§ WHAT YOU HAVE TO DO:
From the first line of the data through the line containing "import Module from 'manifold-3d'", return each line exactly.
── LISTING
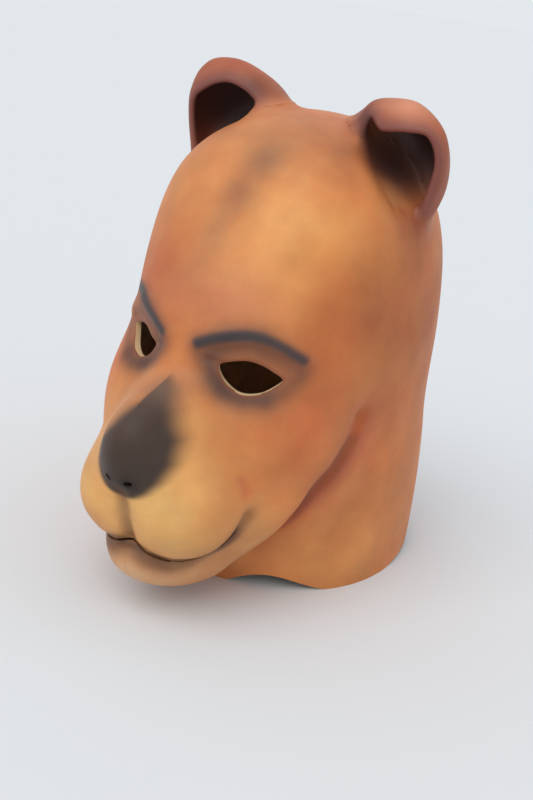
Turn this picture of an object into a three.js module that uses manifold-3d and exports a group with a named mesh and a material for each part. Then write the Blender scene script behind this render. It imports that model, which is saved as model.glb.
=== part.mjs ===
// Full-head bear mask: one moulded latex skin, open at the neck, with two cupped ears,
// two eye holes, two nostril holes and a slit mouth. Millimetres, +Z up. The face looks
// along -Y and the wearer's left is +X. The mask stands on its neck rim at Z = 0.
import * as THREE from 'three'
import { mergeVertices } from 'three/addons/utils/BufferGeometryUtils.js'
import Module from 'manifold-3d'

// Driving sizes
const HEAD_WIDTH = 178        // across the skull, above the cheeks
const HEAD_DEPTH = 298        // nose tip to the back of the head
const CROWN_HEIGHT = 298      // neck rim to the top of the head
const WALL = 3.2              // thickness of the latex
const EAR_WIDTH = 62          // one ear, inner to outer side
const EAR_HEIGHT = 44         // head skin to the top of the ear
const EAR_WALL = 4.2
const EYE_WIDTH = 38
const EYE_HEIGHT = 19
const NOSTRIL = 3.4           // height of a nostril hole
const MOUTH_GAP = 1.6         // height of the mouth slit
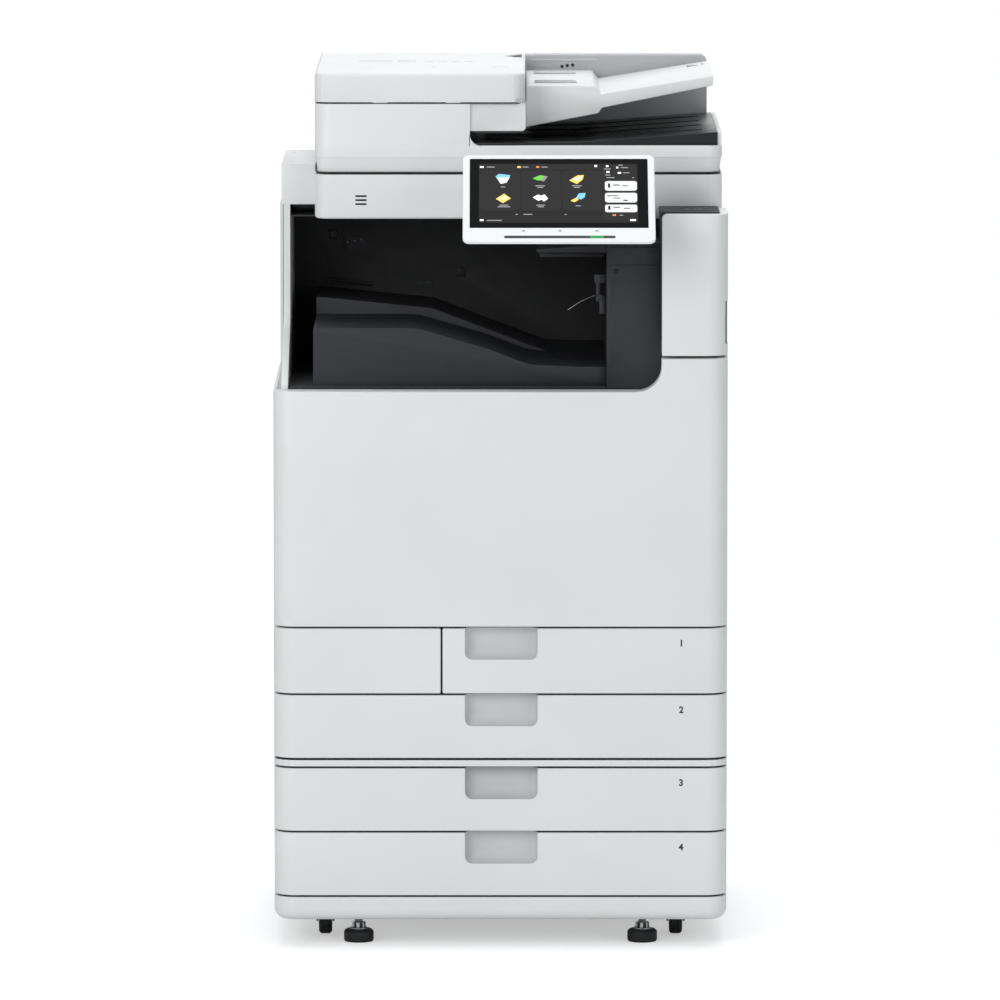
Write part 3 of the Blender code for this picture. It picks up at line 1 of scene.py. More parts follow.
────
§ CORRECT RESPONSE:
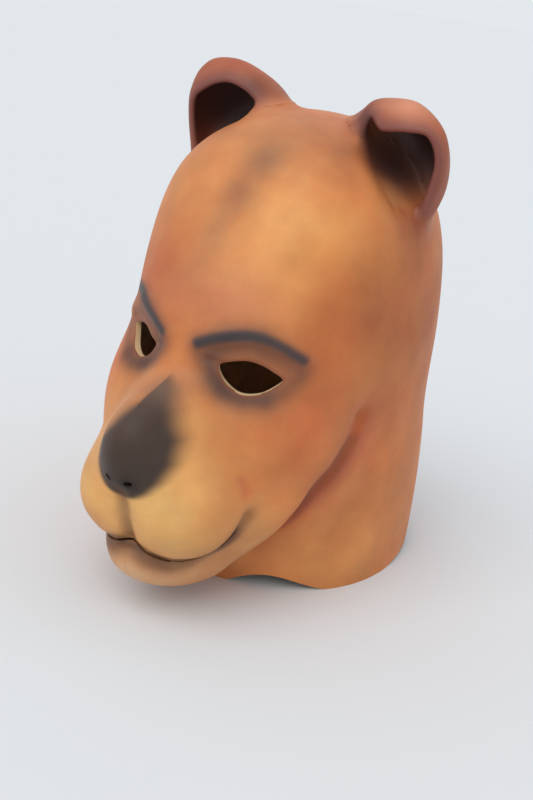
Turn this picture of an object into a three.js module that uses manifold-3d and exports a group with a named mesh and a material for each part. Then write the Blender scene script behind this render. It imports that model, which is saved as model.glb.
=== part.mjs ===
// Full-head bear mask: one moulded latex skin, open at the neck, with two cupped ears,
// two eye holes, two nostril holes and a slit mouth. Millimetres, +Z up. The face looks
// along -Y and the wearer's left is +X. The mask stands on its neck rim at Z = 0.
import * as THREE from 'three'
import { mergeVertices } from 'three/addons/utils/BufferGeometryUtils.js'
import Module from 'manifold-3d'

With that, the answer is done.